Hi!
On 1/14/07, jdd <[EMAIL PROTECTED]> wrote:
HG wrote:
> And he will also sell that home server to millions of homes
do you really mean "server"? Windows was never a server (at
home).
Check the URL that I gave ("Microsoft introduces Windows Home Server" from ARS).
If you mean really this I have a small course on the
openSUSE wiki about this, for now only in french, I could
translate it if there was interest (I don't see it for now)
- on fr wiki, search for "ALB".
Yes and no I do not understand french.
> So, how would you, jdd, create the home server? How do you setup the
> raid monitoring?
raid on a home server?
As I wrote, I'm going to build 2 home (office) servers, both requiring
more than 1TB of storage. I personally need as much as possible. I
have around 200 Gb of photos and as many hundred gigs as I can of
video (both from DV video that we have taken as well as some
recordings from our digibox (something like TiVo).
Would you not put those on RAID? Or tell friends to put their stuff on
plain disks? Where do you store you important files?

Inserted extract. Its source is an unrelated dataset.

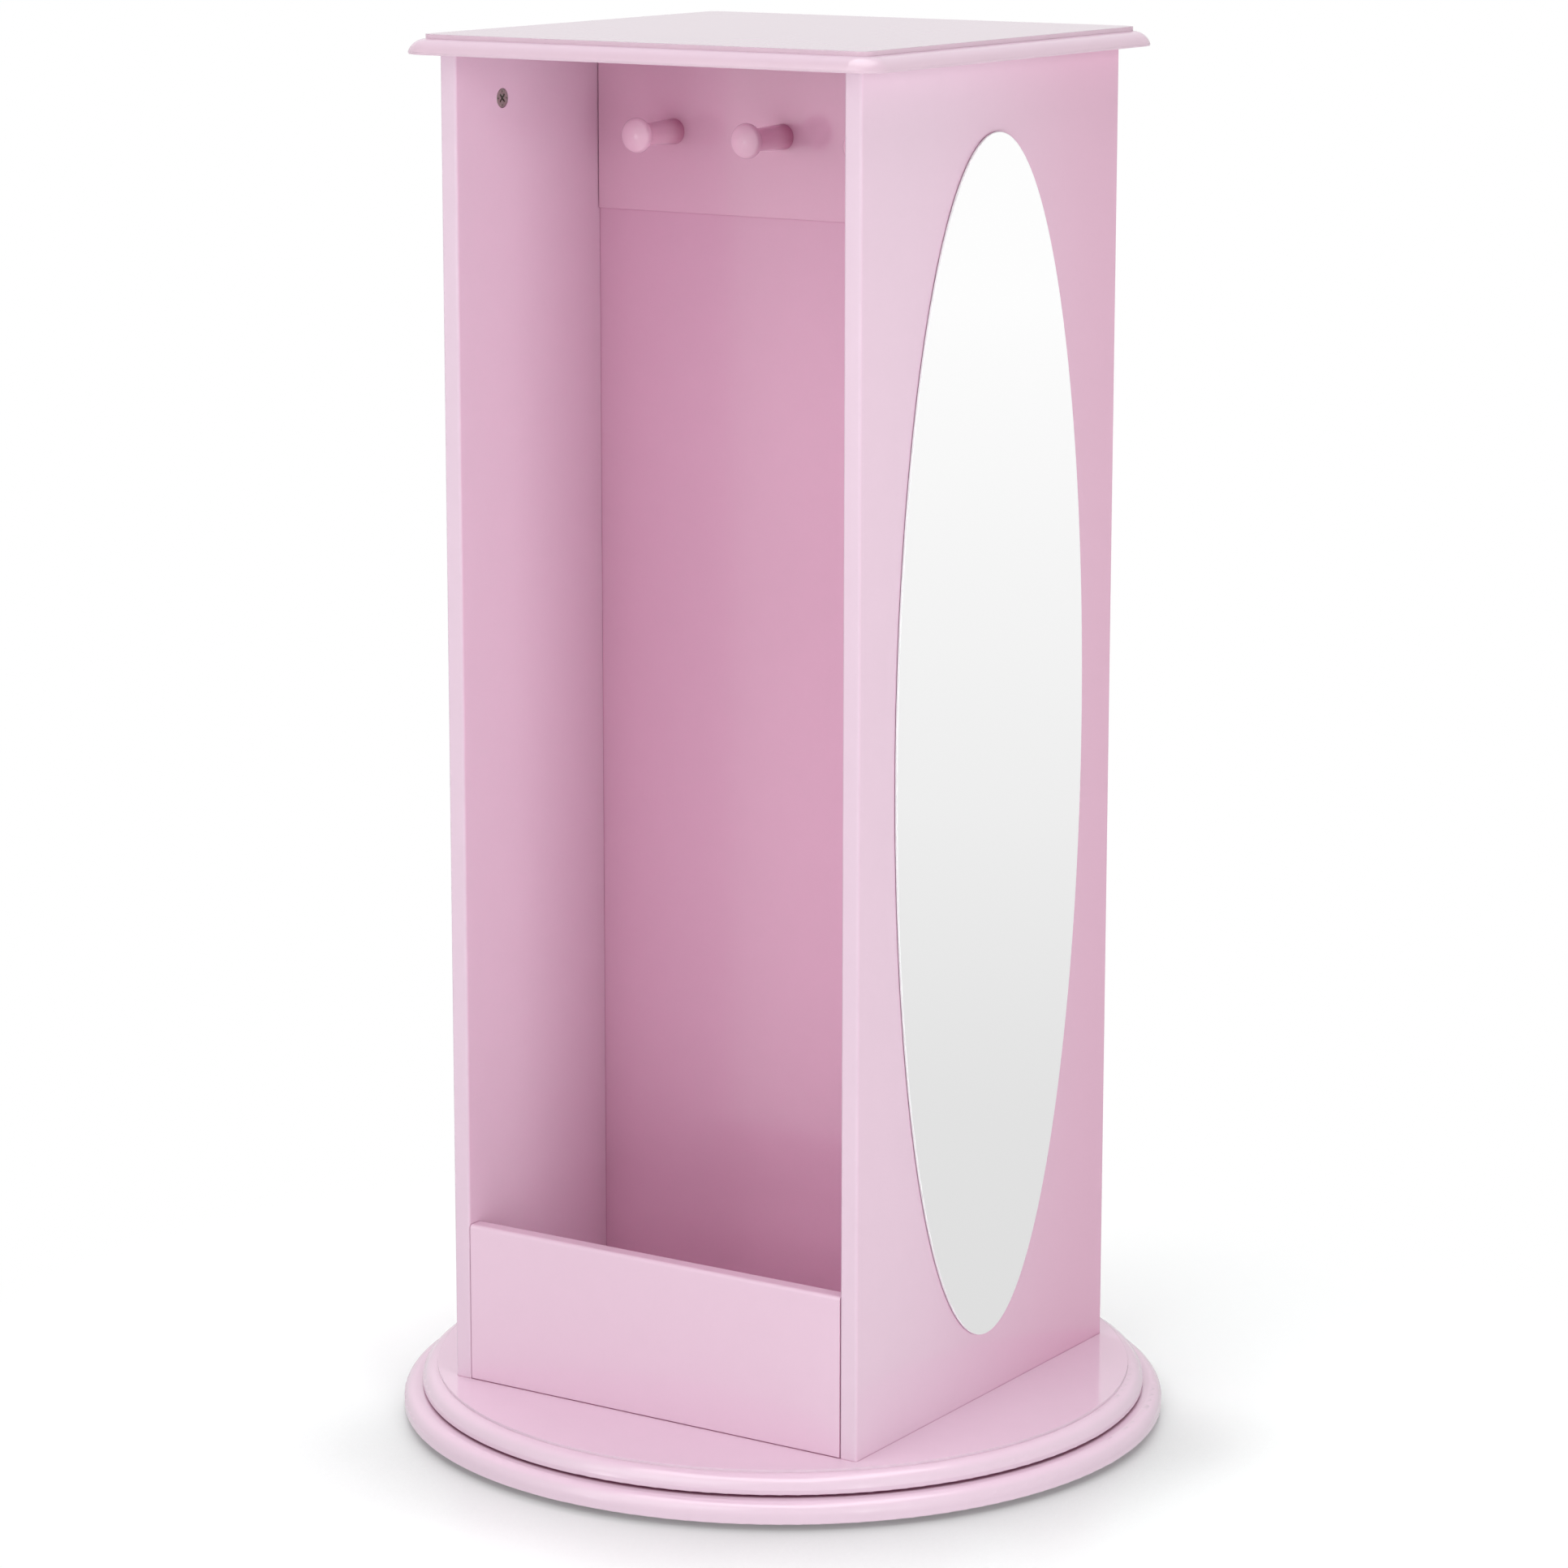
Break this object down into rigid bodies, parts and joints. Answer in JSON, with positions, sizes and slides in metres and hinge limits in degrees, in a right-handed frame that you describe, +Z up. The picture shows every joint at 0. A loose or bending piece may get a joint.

There are commercial systems available that are actually trying to
answer this kind of need. Just take a look at TeraStation from Buffalo
for instance. It's largest version, 2Gb worth of disk with RAID-5, is
selling very well at online stores. I would buy that, except that it
cheaper to build one and as it doesn't have all the features I want
(and real distribution can offer).
How to set up samba with quotas and permissions for
> children?
samba? to do what? on Linux it's fairly simple to make a
"children" group with reduced permissions. quotas is an
other story that don"t seems at all difficult (but barely
needed at home)
So, even you admit that setting quotas is "another story" from just
being fairly simple. You might not need them at home. Many do.

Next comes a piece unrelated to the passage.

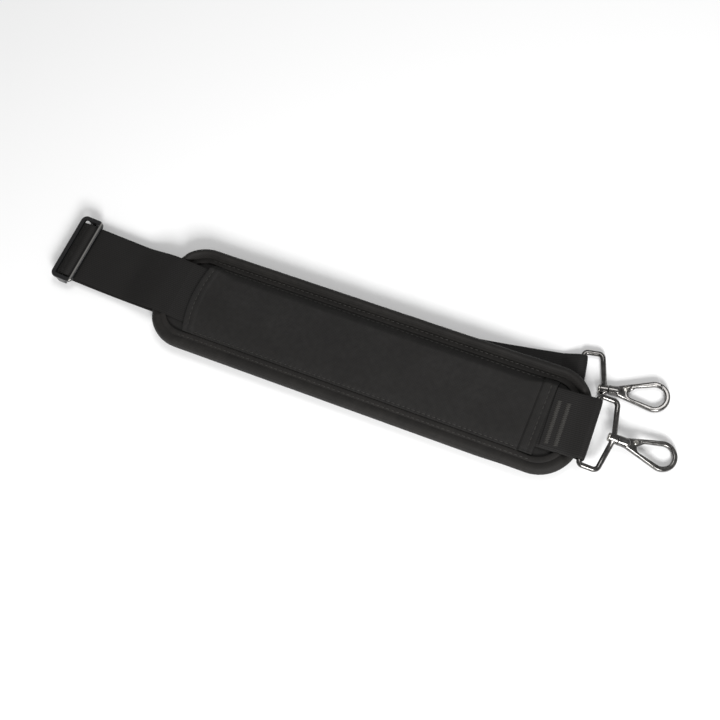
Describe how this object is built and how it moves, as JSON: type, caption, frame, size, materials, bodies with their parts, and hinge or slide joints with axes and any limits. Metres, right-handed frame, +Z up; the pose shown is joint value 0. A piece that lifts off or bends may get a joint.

Which FS to choose so that the FS can later on easily made
> bigger or smaller
ext3 is perfect for this
Well, ext3 is my choice, but actually because I might not be able to
rely on UPS, if I can not find anything cheap. Ext3 journals data
also.
(when a small RAID needs to be removed to make room
> for larger)?
do you really know what RAID mean? (Redundant Array of
Inexpensive Disks)
Yes, for myself, I'm planning to make a home server of my old
dual-PIII so that for data it contains one mirror set from old PATA
disks and as large SATA RAID-5 as I can reasonably get (and small
system drive). I'm also going to put LVM on top of those to get one
large partition. And I want to add and remove disk systems from that
partition (in my case, if one of the PATA disks die from the mirror, I
will not replace that just remove the mirror completely and thus
shrink the disk.) Setting up the RAID's and LVM is very easy with YaST
partitioner. But like I said, the monitoring, rezising all that, is
not possible with YaST.
Yes, I do know what RAID means.
--
HG.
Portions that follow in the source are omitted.